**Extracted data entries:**
--- Begin ---

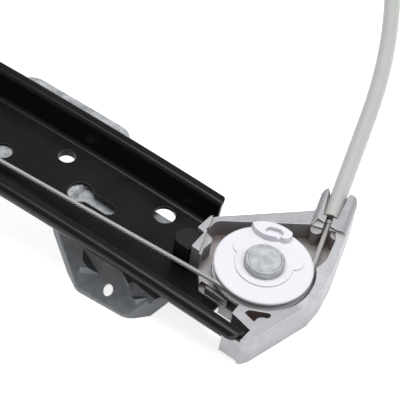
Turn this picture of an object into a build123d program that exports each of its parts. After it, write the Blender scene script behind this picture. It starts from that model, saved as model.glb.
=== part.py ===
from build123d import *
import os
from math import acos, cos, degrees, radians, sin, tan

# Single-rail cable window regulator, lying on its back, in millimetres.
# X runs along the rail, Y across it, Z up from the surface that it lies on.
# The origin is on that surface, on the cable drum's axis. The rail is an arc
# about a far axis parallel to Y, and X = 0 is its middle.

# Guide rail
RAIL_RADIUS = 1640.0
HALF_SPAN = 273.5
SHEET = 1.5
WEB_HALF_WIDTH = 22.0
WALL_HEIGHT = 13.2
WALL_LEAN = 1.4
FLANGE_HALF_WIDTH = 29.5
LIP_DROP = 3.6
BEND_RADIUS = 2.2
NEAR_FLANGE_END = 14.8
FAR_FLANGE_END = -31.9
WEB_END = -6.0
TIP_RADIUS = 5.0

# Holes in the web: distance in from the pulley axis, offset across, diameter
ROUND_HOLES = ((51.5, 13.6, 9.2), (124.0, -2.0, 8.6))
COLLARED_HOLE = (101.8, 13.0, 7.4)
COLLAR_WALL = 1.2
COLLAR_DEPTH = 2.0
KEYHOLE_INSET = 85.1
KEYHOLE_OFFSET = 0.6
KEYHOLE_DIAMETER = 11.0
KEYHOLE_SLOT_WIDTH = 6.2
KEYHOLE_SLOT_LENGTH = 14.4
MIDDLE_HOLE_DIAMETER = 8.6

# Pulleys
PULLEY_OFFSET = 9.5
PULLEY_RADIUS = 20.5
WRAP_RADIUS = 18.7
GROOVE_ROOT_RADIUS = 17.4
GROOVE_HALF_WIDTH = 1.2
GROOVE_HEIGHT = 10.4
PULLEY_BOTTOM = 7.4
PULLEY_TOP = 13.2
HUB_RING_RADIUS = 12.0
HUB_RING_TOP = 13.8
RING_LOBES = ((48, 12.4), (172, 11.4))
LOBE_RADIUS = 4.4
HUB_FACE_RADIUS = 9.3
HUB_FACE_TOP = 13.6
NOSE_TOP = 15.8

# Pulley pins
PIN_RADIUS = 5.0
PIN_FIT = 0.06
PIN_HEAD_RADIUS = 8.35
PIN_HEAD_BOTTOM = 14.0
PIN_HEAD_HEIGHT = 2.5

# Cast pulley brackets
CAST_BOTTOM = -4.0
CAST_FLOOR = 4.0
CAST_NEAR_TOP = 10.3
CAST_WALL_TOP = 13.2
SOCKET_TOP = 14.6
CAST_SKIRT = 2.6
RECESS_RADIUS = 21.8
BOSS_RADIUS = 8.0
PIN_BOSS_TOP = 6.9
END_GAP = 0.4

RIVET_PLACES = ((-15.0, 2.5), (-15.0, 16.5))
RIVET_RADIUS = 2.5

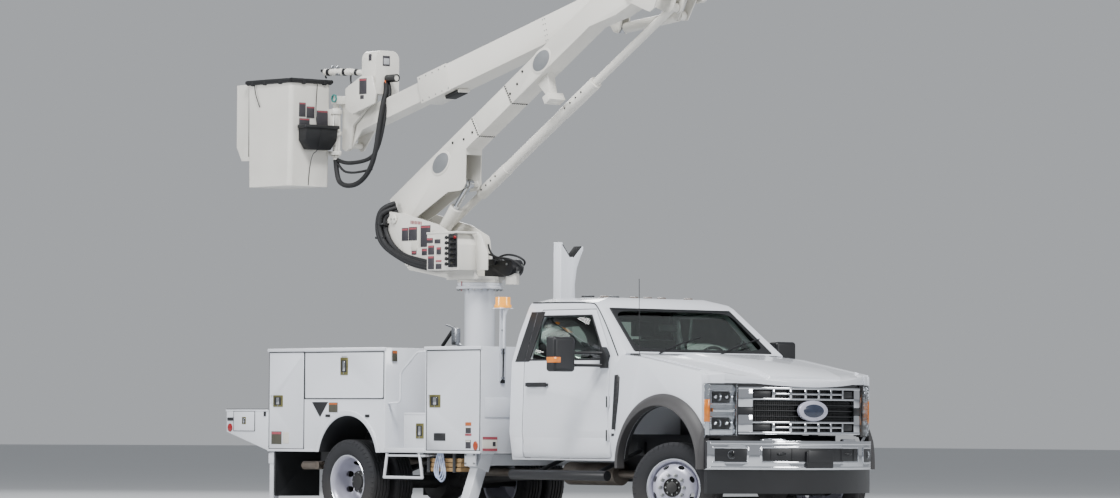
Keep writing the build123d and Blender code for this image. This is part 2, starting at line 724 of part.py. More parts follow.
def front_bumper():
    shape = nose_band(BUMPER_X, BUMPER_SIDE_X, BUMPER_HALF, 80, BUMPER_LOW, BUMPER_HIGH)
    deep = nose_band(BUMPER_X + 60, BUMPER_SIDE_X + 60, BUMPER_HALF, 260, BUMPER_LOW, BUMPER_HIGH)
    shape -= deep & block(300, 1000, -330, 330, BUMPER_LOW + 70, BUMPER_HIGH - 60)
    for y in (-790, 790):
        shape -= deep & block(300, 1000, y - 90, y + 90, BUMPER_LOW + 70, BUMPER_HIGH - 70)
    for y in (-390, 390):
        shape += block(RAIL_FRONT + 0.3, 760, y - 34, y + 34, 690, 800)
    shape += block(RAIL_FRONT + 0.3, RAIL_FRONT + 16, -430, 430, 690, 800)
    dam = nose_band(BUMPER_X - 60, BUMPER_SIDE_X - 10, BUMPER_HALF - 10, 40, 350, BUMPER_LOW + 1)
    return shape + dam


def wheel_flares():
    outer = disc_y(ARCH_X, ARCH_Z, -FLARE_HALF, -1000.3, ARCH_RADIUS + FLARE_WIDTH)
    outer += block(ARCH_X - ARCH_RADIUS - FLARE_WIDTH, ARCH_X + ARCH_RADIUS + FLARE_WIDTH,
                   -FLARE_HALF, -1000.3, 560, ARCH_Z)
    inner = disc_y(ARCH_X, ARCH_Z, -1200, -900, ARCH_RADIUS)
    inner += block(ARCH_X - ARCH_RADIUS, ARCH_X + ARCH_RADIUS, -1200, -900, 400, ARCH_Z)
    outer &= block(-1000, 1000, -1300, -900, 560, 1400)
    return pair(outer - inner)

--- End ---

**TASK DESCRIPTION:** The full set of records should be duplicated exactly.

**FINISHED EXERCISE:**
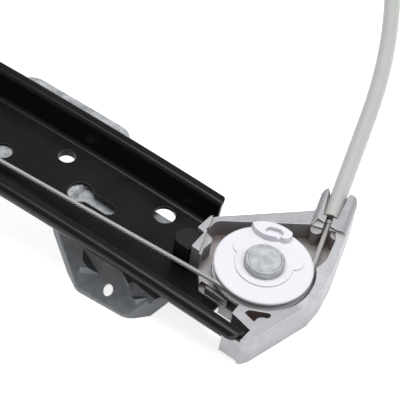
Turn this picture of an object into a build123d program that exports each of its parts. After it, write the Blender scene script behind this picture. It starts from that model, saved as model.glb.
=== part.py ===
from build123d import *
import os
from math import acos, cos, degrees, radians, sin, tan

# Single-rail cable window regulator, lying on its back, in millimetres.
# X runs along the rail, Y across it, Z up from the surface that it lies on.
# The origin is on that surface, on the cable drum's axis. The rail is an arc
# about a far axis parallel to Y, and X = 0 is its middle.

# Guide rail
RAIL_RADIUS = 1640.0
HALF_SPAN = 273.5
SHEET = 1.5
WEB_HALF_WIDTH = 22.0
WALL_HEIGHT = 13.2
WALL_LEAN = 1.4
FLANGE_HALF_WIDTH = 29.5
LIP_DROP = 3.6
BEND_RADIUS = 2.2
NEAR_FLANGE_END = 14.8
FAR_FLANGE_END = -31.9
WEB_END = -6.0
TIP_RADIUS = 5.0

# Holes in the web: distance in from the pulley axis, offset across, diameter
ROUND_HOLES = ((51.5, 13.6, 9.2), (124.0, -2.0, 8.6))
COLLARED_HOLE = (101.8, 13.0, 7.4)
COLLAR_WALL = 1.2
COLLAR_DEPTH = 2.0
KEYHOLE_INSET = 85.1
KEYHOLE_OFFSET = 0.6
KEYHOLE_DIAMETER = 11.0
KEYHOLE_SLOT_WIDTH = 6.2
KEYHOLE_SLOT_LENGTH = 14.4
MIDDLE_HOLE_DIAMETER = 8.6

# Pulleys
PULLEY_OFFSET = 9.5
PULLEY_RADIUS = 20.5
WRAP_RADIUS = 18.7
GROOVE_ROOT_RADIUS = 17.4
GROOVE_HALF_WIDTH = 1.2
GROOVE_HEIGHT = 10.4
PULLEY_BOTTOM = 7.4
PULLEY_TOP = 13.2
HUB_RING_RADIUS = 12.0
HUB_RING_TOP = 13.8
RING_LOBES = ((48, 12.4), (172, 11.4))
LOBE_RADIUS = 4.4
HUB_FACE_RADIUS = 9.3
HUB_FACE_TOP = 13.6
NOSE_TOP = 15.8

# Pulley pins
PIN_RADIUS = 5.0
PIN_FIT = 0.06
PIN_HEAD_RADIUS = 8.35
PIN_HEAD_BOTTOM = 14.0
PIN_HEAD_HEIGHT = 2.5

# Cast pulley brackets
CAST_BOTTOM = -4.0
CAST_FLOOR = 4.0
CAST_NEAR_TOP = 10.3
CAST_WALL_TOP = 13.2
SOCKET_TOP = 14.6
CAST_SKIRT = 2.6
RECESS_RADIUS = 21.8
BOSS_RADIUS = 8.0
PIN_BOSS_TOP = 6.9
END_GAP = 0.4

RIVET_PLACES = ((-15.0, 2.5), (-15.0, 16.5))
RIVET_RADIUS = 2.5

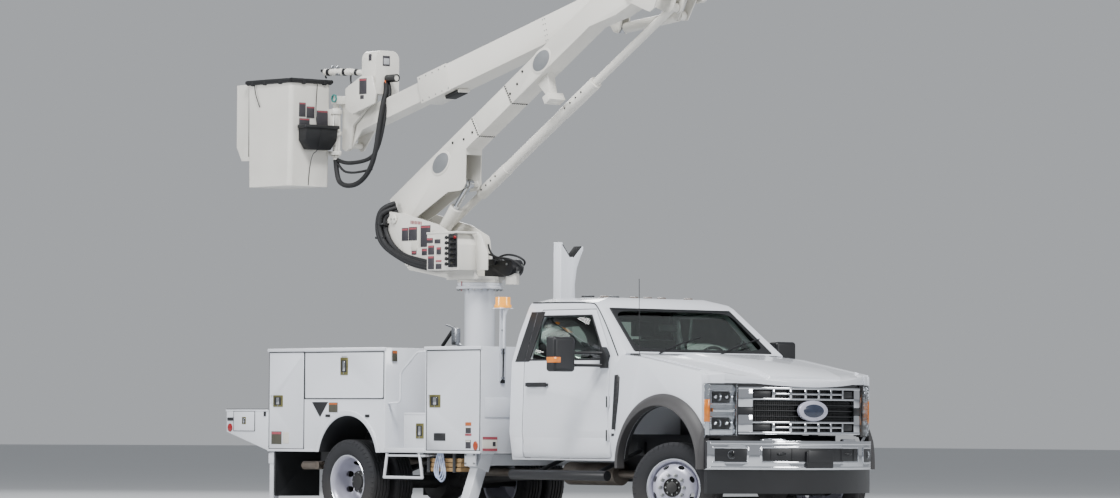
Keep writing the build123d and Blender code for this image. This is part 2, starting at line 724 of part.py. More parts follow.
def front_bumper():
    shape = nose_band(BUMPER_X, BUMPER_SIDE_X, BUMPER_HALF, 80, BUMPER_LOW, BUMPER_HIGH)
    deep = nose_band(BUMPER_X + 60, BUMPER_SIDE_X + 60, BUMPER_HALF, 260, BUMPER_LOW, BUMPER_HIGH)
    shape -= deep & block(300, 1000, -330, 330, BUMPER_LOW + 70, BUMPER_HIGH - 60)
    for y in (-790, 790):
        shape -= deep & block(300, 1000, y - 90, y + 90, BUMPER_LOW + 70, BUMPER_HIGH - 70)
    for y in (-390, 390):
        shape += block(RAIL_FRONT + 0.3, 760, y - 34, y + 34, 690, 800)
    shape += block(RAIL_FRONT + 0.3, RAIL_FRONT + 16, -430, 430, 690, 800)
    dam = nose_band(BUMPER_X - 60, BUMPER_SIDE_X - 10, BUMPER_HALF - 10, 40, 350, BUMPER_LOW + 1)
    return shape + dam


def wheel_flares():
    outer = disc_y(ARCH_X, ARCH_Z, -FLARE_HALF, -1000.3, ARCH_RADIUS + FLARE_WIDTH)
    outer += block(ARCH_X - ARCH_RADIUS - FLARE_WIDTH, ARCH_X + ARCH_RADIUS + FLARE_WIDTH,
                   -FLARE_HALF, -1000.3, 560, ARCH_Z)
    inner = disc_y(ARCH_X, ARCH_Z, -1200, -900, ARCH_RADIUS)
    inner += block(ARCH_X - ARCH_RADIUS, ARCH_X + ARCH_RADIUS, -1200, -900, 400, ARCH_Z)
    outer &= block(-1000, 1000, -1300, -900, 560, 1400)
    return pair(outer - inner)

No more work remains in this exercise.